Quotable:

"In cooking, as in all the arts, simplicity is a sign of perfection." - Curnonsky

Sunday, November 18, 2007

Mad Men: Long Weekend

"Remember Don...when God closes a door, he opens a dress." - Roger Sterling

I'm having a real hard time trying to figure out if Roger Sterling is just misguided or an out and out sleazeball. He's married and has a daughter he desperately wants to understand, but at the same time he's having an affair with Joan and also tries to boff any cute girl that might come into the office. Or, in the case of this episode, two girls that come into the office. Twins, to be exact, that he chose for a new ad campaign. He even asks them to kiss each other at one point. Joan's going through that too, with her best friend Carol coming on to her as well, telling her she's been in love with her since college. All of the Mad Men episodes seem to have a theme, and tonight's seems to be "girl on girl action!"

OK, maybe that's not the theme, but it's interesting that it came up not once but twice in tonight's episode. Joan and Carol (just fired from a job at a publishing house) bring home two men from a bar. Joan has sex with her pickup, and even though Carol doesn't want to, she lets her guy do whatever he wants with her.

It's the long Labor Day Weekend, and Roger wants to party with the twins before the working world comes back the following week and they have to work hard on the Nixon campaign (before the weekend starts the gang looks at a Kennedy commercial and Don compares it to a commercial for Maypo - they also lose Dr. Scholl's as a client, something that pleases Pete).

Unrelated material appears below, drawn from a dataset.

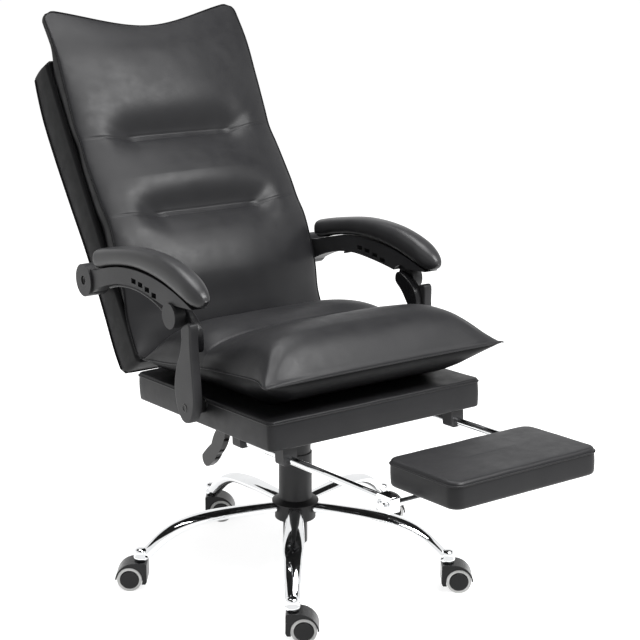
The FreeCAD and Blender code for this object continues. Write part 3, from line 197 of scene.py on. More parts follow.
def rim(columns, rows):
    """Grid places round the edge of a panel, in order."""
    low = [(0, i) for i in range(columns)]
    right = [(j, columns) for j in range(rows)]
    high = [(rows, columns - i) for i in range(columns)]
    left = [(rows - j, 0) for j in range(rows)]
    return low + right + high + left


def closed_cushion(front, back, columns, rows, rings=0, bulge=0.0):
    """Points and faces of two panels joined round their edges by a border strip of rings."""
    points = []
    faces = []
    front_grid = panel_grid(front, columns, rows)
    back_grid = panel_grid(back, columns, rows)
    for grid in (front_grid, back_grid):
        first = len(points)
        for row in grid:
            points.extend(row)
        for j in range(rows):
            for i in range(columns):
                corner = first + j * (columns + 1) + i
                faces.append((corner, corner + 1, corner + columns + 2, corner + columns + 1))
    edge = rim(columns, rows)
    middle = sum((front_grid[j][i] for j, i in edge), Vector()) / len(edge)
    loops = [[j * (columns + 1) + i for j, i in edge]]
    for ring in range(1, rings + 1):
        share = ring / (rings + 1)
        first = len(points)
        for j, i in edge:
            point = front_grid[j][i].lerp(back_grid[j][i], share)
            outward = (front_grid[j][i] - middle).normalized()
            points.append(point + outward * bulge * MM * math.sin(math.pi * share))
        loops.append([first + k for k in range(len(edge))])
    behind = (columns + 1) * (rows + 1)
    loops.append([behind + j * (columns + 1) + i for j, i in edge])
    for one, other in zip(loops, loops[1:]):
        for k in range(len(edge)):
            after = (k + 1) % len(edge)
            faces.append((one[k], one[after], other[after], other[k]))
    return points, faces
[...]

Roger's all over Maribelle, even riding her like a horse at once point. Her sister Eleanor likes Don, but Don is actually restrained (hey, he cheats on Betty, but he has standards - "Maybe it's this office, but you're selling too hard."). Roger and Maribelle go at it though, but maybe they shouldn't have tried a second time: Roger has a heart attack and has to be rushed to the hospital. In the hospital room he seems truly upset about where his life is going, and even cries to wife Mona that he loves her. From sleaze to sincerity.

Meanwhile, the bizarre relationship between Pete and Peggy continues. She actually seems normal in this episode, just doing her job and not knowing what the hell Pete wants. Pete treats her oddly and even insults her. Ah, young love.
Good to see Rachel Mencken come back, this time with her father. Don convinces the old man to let Sterling Cooper redo a floor of the department store and do the advertising. Don stills wants something to happen with Rachel, but she's all cold towards him. No sign of Midge (maybe she's with her beatnik boyfriend), and maybe Don wants to move on to Rachel.

At the end, Don shows up at Rachel's door, disheveled, worried about Roger but making a move on Rachel. She tells him to stop it. They sit on the couch together and Don talks about life and death, which seems to convince Rachel that yes, in fact, she does want to do it with him. But he won't do it unless she wants to (she even says "yes, please" - yikes). After they make love, the revelations come pouring out of Don. Like Rachel's mom, Don's mom died in childbirth. But she was a prostitute. His dad remarried and he died when he was ten and then his mom remarried that jerk I saw in an earlier episode.

Another fine episode. I particularly liked the subtle nod to The Apartment at the end (a movie Roger and Joan talked about earlier), as Rumsen tells Joan about Roger's heart attack and tells her not to waste her youth on the old. They get into an elevator and he asks her to press the button for the first floor.